De bevelvoering voor de inzet van nucleaire wapens is nu in Rusland riskanter dan indertijd in de Sovjet-Unie. Door de Cubacrisis in 1962 leek het explosieve karakter van Sovjetpartijleider Nikita Chroesjtsjov niet de beste garantie voor een beheerst nucleair beleid. Gelukkig kwam er dus een hotline, een directe communicatieverbinding tussen het Witte Huis en het Kremlin. Onder Leonid Brezjnev, die aantrad in 1964, volgde een collectief leiderschap waarin meer macht bij het Politburo terechtkwam. Secretaris-generaal Brezjnev was heerser, maar geen alleenheerser. Dat is Poetin de facto wel. Macht komt niet voort uit de partij, maar uit de persoon.

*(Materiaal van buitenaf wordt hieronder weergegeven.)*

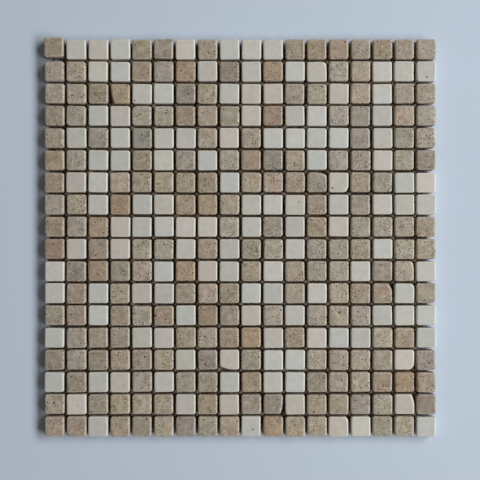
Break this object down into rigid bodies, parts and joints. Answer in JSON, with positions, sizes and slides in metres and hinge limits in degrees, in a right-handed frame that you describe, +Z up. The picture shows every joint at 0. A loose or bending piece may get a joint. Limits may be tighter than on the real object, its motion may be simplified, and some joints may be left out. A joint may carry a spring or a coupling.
{
  "type": "mosaic tile sheet",
  "caption": "Flat square sheet of small tumbled stone chips in cream and brown, set with open joints on a glass-fibre backing net.",
  "frame": {"origin": "middle of the sheet, at the underside of its backing net", "axes": "+Z up, out of the faces of the chips; +X to the right along the rows; +Y towards the far edge"},
  "size_m": [0.3038, 0.3096, 0.0087],
  "materials": {
    "cream_limestone": "honed, worn smooth",
    "speckled_travertine": "tumbled, matt, finely pitted",
    "golden_travertine": "tumbled, matt, finely pitted",
    "grey_travertine": "tumbled, matt, finely pitted",
    "glass_fibre_net": "matt, coated with brown glue"
  },
  "bodies": {
    "root": {"cream_row_01": "cream_limestone", "cream_row_02": "cream_limestone", "cream_row_03": "cream_limestone", "cream_row_04": "cream_limestone", "cream_row_05": "cream_limestone", "cream_row_06": "cream_limestone", "cream_row_07": "cream_limestone", "cream_row_08": "cream_limestone", "cream_row_09": "cream_limestone", "cream_row_10": "cream_limestone", "cream_row_11": "cream_limestone", "cream_row_12": "cream_limestone", "cream_row_13": "cream_limestone", "cream_row_14": "cream_limestone", "cream_row_15": "cream_limestone", "cream_row_16": "cream_limestone", "cream_row_17": "cream_limestone", "cream_row_18": "cream_limestone", "golden_travertine_chips": "golden_travertine", "grey_travertine_chips": "grey_travertine", "net_warp_threads": "glass_fibre_net", "net_weft_threads": "glass_fibre_net", "travertine_row_01": "speckled_travertine", "travertine_row_02": "speckled_travertine", "travertine_row_03": "speckled_travertine", "travertine_row_04": "speckled_travertine", "travertine_row_05": "speckled_travertine", "travertine_row_06": "speckled_travertine", "travertine_row_07": "speckled_travertine", "travertine_row_08": "speckled_travertine", "travertine_row_09": "speckled_travertine", "travertine_row_10": "speckled_travertine", "travertine_row_11": "speckled_travertine", "travertine_row_12": "speckled_travertine", "travertine_row_13": "speckled_travertine", "travertine_row_14": "speckled_travertine", "travertine_row_15": "speckled_travertine", "travertine_row_16": "speckled_travertine", "travertine_row_17": "speckled_travertine", "travertine_row_18": "speckled_travertine"}
  },
  "joints": []
}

Het ultieme besluit wordt genomen door hem.

Patstelling nodig voor uitweg uit conflict

De uitweg uit het conflict in Oekraïne moet worden gevonden via onderhandelingen. Daarvoor is een patstelling nodig waardoor geen enkele partij nog wat te winnen heeft. Voortzetting van een uitputtingsoorlog levert niets op. Pas dan wordt de stap gezet van het slagveld naar de onderhandelingstafel.

Daar kan een route naar de uitgang worden gevonden, met vragen als: wat moet er op de agenda komen, wat zijn de doeleinden van elke partij, en welke ruimte is er voor akkoorden? In een ultiem compromis zal elke partij wat ‘winnen en verliezen’. Niemand is de grote ‘winnaar’.

Maar wie roekeloos aanstuurt op een nucleaire oorlog maakt van iedereen een verliezer.